Set exercise: Find every line in the records below that contains the word "their", and copy each such line.

Extracted material:

+++++

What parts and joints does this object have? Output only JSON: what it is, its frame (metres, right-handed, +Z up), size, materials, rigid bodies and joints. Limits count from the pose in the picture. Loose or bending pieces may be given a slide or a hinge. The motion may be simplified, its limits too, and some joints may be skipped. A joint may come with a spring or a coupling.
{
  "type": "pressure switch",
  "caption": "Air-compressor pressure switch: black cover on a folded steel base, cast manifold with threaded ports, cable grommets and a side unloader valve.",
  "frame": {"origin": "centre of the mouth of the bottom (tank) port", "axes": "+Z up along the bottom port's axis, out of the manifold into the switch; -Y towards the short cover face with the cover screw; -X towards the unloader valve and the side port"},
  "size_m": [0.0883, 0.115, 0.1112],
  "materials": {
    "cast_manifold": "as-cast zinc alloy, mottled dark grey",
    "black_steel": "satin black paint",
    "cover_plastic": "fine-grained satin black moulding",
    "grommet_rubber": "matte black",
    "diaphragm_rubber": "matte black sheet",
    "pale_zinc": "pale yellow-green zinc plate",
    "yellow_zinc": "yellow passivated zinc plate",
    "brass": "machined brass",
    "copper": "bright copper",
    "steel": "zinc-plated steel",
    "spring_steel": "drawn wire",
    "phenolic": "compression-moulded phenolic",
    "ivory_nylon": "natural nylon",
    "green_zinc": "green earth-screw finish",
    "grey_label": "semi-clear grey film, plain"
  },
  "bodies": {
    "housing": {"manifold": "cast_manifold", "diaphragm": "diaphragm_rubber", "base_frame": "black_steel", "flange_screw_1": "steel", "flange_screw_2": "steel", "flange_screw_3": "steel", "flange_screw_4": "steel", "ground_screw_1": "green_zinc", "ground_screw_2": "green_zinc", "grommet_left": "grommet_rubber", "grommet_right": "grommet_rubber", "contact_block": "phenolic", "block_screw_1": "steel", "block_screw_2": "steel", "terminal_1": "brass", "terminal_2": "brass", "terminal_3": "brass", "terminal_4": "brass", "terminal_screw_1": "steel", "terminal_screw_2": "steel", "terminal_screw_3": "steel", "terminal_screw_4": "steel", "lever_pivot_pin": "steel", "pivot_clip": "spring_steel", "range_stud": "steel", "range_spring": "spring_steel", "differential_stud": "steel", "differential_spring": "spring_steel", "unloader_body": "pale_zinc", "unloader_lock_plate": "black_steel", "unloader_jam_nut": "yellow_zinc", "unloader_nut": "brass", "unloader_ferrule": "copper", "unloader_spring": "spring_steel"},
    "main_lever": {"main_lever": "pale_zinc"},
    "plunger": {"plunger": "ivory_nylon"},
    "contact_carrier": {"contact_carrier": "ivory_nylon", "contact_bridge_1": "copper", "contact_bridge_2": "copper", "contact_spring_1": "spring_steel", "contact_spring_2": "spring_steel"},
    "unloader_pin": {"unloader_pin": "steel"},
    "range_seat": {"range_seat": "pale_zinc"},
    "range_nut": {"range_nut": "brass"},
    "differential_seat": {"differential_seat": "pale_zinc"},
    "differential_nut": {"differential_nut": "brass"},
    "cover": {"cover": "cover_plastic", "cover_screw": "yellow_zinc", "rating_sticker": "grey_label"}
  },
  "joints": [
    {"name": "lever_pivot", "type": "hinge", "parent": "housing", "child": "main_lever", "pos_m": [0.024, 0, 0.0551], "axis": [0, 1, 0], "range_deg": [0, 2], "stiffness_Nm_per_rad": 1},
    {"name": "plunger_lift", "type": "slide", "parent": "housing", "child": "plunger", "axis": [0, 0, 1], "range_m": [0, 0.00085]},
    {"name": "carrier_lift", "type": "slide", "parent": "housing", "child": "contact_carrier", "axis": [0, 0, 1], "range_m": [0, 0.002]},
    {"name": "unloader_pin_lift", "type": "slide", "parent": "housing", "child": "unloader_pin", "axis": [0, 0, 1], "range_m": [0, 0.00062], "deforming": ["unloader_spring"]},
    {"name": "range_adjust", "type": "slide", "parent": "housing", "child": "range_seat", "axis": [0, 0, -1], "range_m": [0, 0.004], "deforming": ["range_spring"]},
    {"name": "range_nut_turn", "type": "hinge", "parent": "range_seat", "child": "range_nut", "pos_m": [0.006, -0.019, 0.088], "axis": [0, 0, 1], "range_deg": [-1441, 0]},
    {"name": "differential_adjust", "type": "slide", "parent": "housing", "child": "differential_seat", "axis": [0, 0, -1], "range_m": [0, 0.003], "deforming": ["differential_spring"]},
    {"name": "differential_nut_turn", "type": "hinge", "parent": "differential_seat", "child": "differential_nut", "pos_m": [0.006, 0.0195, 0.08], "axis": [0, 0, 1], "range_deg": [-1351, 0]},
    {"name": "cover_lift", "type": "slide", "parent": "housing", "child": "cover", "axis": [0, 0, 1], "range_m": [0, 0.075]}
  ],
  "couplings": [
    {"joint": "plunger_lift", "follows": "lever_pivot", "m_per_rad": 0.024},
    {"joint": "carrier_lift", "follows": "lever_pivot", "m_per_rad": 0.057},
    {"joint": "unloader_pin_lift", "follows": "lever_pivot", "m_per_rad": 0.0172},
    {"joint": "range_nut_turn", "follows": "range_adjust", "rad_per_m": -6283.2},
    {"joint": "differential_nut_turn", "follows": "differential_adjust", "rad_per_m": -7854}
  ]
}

+++++

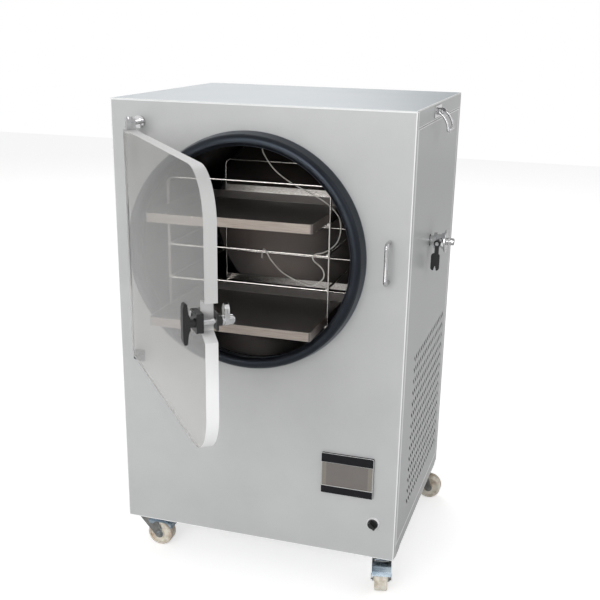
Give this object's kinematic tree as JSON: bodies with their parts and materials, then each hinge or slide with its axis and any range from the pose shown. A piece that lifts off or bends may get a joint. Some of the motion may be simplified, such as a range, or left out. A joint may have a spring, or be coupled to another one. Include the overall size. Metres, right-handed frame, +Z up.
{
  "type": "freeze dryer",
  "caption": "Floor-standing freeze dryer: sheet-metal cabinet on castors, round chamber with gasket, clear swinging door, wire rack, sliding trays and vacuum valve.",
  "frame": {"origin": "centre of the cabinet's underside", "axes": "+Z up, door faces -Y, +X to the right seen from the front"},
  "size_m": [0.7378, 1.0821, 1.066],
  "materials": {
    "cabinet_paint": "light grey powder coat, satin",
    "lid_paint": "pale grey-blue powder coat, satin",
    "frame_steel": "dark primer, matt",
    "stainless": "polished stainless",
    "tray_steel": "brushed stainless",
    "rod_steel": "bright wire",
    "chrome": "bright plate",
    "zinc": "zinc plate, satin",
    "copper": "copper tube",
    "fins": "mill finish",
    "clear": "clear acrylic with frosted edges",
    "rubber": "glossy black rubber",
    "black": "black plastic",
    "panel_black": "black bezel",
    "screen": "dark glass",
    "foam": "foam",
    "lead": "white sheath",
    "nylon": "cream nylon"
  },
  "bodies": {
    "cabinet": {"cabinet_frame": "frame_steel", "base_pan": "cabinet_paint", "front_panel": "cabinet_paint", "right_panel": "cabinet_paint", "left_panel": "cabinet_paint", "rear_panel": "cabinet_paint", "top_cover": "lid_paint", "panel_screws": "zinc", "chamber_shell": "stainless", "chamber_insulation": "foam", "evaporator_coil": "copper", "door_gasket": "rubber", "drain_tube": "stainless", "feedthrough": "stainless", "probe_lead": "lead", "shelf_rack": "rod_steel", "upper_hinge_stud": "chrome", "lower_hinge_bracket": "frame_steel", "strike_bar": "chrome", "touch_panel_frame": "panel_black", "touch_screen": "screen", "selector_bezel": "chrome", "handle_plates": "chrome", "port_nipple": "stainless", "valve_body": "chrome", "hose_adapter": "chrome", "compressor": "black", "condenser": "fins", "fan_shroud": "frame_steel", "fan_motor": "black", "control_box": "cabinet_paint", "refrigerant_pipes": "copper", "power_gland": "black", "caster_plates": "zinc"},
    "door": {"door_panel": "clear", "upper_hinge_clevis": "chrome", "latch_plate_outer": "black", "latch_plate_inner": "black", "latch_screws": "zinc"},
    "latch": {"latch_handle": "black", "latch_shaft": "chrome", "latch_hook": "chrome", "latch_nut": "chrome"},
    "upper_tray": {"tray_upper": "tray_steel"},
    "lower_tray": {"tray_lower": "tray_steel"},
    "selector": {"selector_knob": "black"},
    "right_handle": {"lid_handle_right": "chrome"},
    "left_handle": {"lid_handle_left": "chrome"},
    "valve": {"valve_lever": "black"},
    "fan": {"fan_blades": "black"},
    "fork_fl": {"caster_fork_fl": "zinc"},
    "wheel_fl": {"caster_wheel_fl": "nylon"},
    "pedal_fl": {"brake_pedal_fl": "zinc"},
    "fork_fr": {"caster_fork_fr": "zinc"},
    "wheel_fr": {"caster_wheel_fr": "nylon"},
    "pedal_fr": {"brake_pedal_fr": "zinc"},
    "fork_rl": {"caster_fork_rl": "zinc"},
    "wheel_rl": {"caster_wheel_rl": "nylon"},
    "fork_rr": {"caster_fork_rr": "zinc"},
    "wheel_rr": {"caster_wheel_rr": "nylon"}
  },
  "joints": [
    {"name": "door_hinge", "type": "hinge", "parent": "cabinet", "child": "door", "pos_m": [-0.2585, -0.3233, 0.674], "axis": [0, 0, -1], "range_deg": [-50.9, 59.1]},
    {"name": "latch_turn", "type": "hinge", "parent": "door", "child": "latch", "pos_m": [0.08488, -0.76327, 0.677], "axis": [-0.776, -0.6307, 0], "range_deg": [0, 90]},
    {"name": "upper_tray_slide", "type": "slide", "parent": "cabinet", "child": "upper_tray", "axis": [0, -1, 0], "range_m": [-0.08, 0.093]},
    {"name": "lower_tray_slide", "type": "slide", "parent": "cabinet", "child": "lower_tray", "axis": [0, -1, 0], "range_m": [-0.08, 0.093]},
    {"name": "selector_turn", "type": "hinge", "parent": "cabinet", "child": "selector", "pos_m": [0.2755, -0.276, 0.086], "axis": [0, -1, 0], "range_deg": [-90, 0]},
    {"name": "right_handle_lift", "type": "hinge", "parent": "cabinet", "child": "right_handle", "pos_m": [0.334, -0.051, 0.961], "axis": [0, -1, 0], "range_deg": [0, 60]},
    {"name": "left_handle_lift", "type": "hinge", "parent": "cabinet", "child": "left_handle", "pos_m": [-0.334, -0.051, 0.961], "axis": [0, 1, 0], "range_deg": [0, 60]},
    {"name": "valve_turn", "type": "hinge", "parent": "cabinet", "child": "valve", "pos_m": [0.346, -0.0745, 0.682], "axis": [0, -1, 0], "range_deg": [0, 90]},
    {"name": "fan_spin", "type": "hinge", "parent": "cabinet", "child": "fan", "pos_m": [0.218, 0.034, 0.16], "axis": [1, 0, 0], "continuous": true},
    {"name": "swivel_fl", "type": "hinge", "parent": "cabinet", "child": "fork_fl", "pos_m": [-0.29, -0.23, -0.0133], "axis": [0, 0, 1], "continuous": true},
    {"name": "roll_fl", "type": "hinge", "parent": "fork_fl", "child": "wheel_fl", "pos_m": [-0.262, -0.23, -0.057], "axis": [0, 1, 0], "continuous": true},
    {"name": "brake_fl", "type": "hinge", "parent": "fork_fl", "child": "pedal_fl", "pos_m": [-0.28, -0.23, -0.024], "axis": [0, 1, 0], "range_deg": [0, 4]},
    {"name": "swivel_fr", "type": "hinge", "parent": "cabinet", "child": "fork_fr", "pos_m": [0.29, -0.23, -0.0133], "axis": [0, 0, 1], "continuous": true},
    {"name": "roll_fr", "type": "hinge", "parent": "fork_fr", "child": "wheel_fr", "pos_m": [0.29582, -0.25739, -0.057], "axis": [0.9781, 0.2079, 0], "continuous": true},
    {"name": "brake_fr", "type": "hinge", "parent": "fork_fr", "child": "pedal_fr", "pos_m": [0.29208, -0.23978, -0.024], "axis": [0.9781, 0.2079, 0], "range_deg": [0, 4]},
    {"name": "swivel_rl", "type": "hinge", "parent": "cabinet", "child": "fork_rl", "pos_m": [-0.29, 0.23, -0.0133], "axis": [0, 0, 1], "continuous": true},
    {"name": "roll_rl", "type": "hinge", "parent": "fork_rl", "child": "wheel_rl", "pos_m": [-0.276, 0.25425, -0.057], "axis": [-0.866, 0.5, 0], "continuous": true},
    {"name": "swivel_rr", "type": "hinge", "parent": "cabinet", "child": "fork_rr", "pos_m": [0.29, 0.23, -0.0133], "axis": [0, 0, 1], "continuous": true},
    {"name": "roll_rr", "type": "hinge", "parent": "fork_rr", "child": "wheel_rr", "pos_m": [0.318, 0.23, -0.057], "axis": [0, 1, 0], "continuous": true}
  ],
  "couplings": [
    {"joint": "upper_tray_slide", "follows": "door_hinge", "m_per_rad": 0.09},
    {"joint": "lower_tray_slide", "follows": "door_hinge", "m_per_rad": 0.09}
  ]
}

+++++

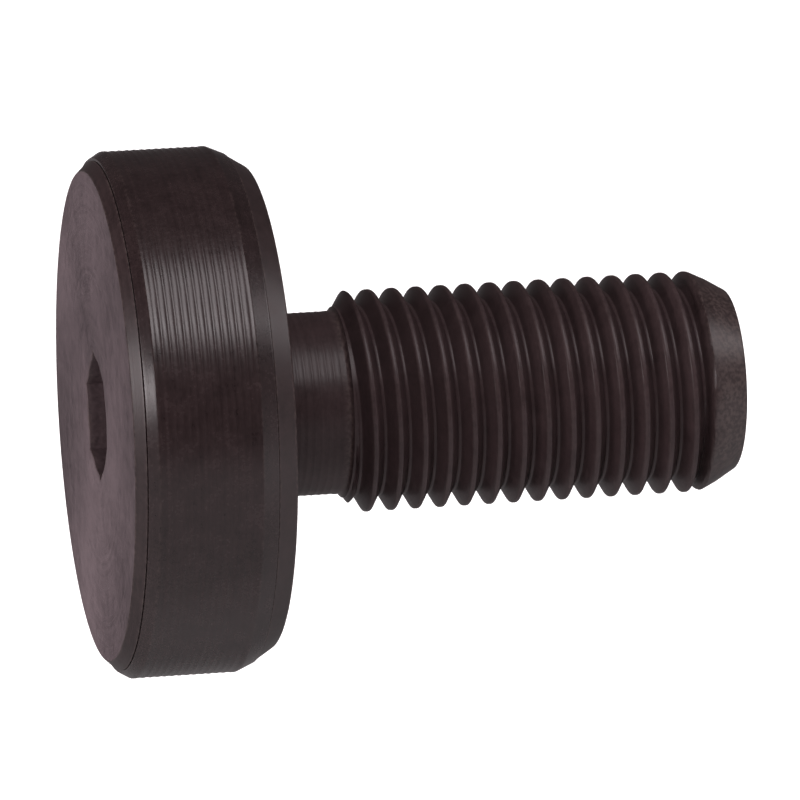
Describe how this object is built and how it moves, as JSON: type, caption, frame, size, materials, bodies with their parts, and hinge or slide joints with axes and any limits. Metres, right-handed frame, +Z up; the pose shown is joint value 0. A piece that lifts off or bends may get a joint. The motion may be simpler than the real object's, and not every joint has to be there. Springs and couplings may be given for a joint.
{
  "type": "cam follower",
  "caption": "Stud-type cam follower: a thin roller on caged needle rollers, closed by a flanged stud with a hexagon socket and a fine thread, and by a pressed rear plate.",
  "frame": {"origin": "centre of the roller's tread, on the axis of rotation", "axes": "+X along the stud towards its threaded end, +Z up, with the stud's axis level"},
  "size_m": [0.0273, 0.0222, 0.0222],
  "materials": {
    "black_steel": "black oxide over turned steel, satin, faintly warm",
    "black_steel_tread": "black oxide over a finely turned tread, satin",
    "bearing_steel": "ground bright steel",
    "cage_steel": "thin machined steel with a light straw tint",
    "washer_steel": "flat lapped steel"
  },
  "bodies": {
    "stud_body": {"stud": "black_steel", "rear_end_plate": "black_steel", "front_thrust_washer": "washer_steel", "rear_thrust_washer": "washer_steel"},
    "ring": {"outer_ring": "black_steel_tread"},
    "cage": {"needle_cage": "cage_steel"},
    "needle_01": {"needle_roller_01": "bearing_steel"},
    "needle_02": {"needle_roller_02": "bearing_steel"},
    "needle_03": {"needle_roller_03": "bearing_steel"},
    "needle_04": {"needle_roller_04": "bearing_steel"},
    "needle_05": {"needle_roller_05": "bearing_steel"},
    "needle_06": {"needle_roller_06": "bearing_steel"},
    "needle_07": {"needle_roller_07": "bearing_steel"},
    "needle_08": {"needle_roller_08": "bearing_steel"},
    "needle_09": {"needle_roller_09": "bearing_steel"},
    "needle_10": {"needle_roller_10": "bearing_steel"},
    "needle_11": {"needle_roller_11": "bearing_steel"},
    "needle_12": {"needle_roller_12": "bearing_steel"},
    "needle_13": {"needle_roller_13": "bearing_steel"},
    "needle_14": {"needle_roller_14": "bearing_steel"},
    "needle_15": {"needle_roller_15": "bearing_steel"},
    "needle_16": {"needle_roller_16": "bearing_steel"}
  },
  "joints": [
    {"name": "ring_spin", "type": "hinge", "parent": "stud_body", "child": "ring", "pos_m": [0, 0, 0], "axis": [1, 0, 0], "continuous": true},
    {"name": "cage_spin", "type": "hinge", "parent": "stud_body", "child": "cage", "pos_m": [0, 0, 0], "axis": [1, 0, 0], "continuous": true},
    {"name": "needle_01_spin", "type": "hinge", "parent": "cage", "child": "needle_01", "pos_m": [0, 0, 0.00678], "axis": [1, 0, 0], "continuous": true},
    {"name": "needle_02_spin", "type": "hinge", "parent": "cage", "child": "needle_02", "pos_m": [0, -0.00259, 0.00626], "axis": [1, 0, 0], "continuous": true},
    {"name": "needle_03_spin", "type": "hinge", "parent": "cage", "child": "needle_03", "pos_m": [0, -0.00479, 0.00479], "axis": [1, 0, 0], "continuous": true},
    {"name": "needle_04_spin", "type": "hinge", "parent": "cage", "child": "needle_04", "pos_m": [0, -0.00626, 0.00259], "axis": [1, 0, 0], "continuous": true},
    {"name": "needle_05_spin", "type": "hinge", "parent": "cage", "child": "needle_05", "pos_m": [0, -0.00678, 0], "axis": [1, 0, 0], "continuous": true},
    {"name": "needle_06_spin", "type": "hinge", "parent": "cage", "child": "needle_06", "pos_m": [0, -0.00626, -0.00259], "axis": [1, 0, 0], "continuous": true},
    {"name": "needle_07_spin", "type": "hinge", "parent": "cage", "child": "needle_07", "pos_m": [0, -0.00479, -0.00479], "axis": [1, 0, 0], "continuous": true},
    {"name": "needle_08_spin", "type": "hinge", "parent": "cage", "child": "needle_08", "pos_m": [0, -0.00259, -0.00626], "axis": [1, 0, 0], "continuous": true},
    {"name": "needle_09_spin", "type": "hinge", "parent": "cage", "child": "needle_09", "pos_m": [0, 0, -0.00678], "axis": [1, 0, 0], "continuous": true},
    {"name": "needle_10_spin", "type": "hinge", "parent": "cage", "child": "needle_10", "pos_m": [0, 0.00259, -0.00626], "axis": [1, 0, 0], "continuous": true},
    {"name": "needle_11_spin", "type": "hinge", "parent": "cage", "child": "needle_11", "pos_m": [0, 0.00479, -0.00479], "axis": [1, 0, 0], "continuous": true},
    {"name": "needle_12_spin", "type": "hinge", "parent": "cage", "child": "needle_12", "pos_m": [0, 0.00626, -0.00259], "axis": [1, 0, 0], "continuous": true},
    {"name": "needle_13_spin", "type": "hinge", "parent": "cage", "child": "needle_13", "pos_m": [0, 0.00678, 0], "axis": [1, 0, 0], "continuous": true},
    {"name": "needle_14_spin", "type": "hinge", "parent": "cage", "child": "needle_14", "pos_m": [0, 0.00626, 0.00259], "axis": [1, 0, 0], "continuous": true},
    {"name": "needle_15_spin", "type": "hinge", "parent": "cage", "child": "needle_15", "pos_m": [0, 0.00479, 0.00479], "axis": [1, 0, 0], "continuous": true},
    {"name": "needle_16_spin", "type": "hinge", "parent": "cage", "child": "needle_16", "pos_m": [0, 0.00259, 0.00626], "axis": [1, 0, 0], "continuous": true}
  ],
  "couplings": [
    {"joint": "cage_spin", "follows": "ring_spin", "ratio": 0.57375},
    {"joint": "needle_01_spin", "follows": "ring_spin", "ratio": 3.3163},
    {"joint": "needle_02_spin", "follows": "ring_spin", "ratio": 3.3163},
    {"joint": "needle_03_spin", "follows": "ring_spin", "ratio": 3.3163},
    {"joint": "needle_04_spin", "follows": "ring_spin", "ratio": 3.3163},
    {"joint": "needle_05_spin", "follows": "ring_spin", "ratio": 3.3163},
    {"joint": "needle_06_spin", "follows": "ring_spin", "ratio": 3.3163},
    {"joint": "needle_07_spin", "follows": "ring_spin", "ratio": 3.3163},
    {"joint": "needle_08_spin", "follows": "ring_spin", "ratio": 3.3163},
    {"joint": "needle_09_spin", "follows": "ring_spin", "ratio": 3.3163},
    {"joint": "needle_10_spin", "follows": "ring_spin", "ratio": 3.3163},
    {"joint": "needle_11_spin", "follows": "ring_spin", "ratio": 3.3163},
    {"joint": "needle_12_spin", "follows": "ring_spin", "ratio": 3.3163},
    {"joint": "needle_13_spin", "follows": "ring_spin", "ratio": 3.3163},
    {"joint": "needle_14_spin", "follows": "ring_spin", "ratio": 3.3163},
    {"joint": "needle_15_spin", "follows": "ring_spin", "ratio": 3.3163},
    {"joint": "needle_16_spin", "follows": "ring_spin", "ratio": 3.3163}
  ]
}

+++++

Final answer:
Give this object's kinematic tree as JSON: bodies with their parts and materials, then each hinge or slide with its axis and any range from the pose shown. A piece that lifts off or bends may get a joint. Some of the motion may be simplified, such as a range, or left out. A joint may have a spring, or be coupled to another one. Include the overall size. Metres, right-handed frame, +Z up.
Describe how this object is built and how it moves, as JSON: type, caption, frame, size, materials, bodies with their parts, and hinge or slide joints with axes and any limits. Metres, right-handed frame, +Z up; the pose shown is joint value 0. A piece that lifts off or bends may get a joint. The motion may be simpler than the real object's, and not every joint has to be there. Springs and couplings may be given for a joint.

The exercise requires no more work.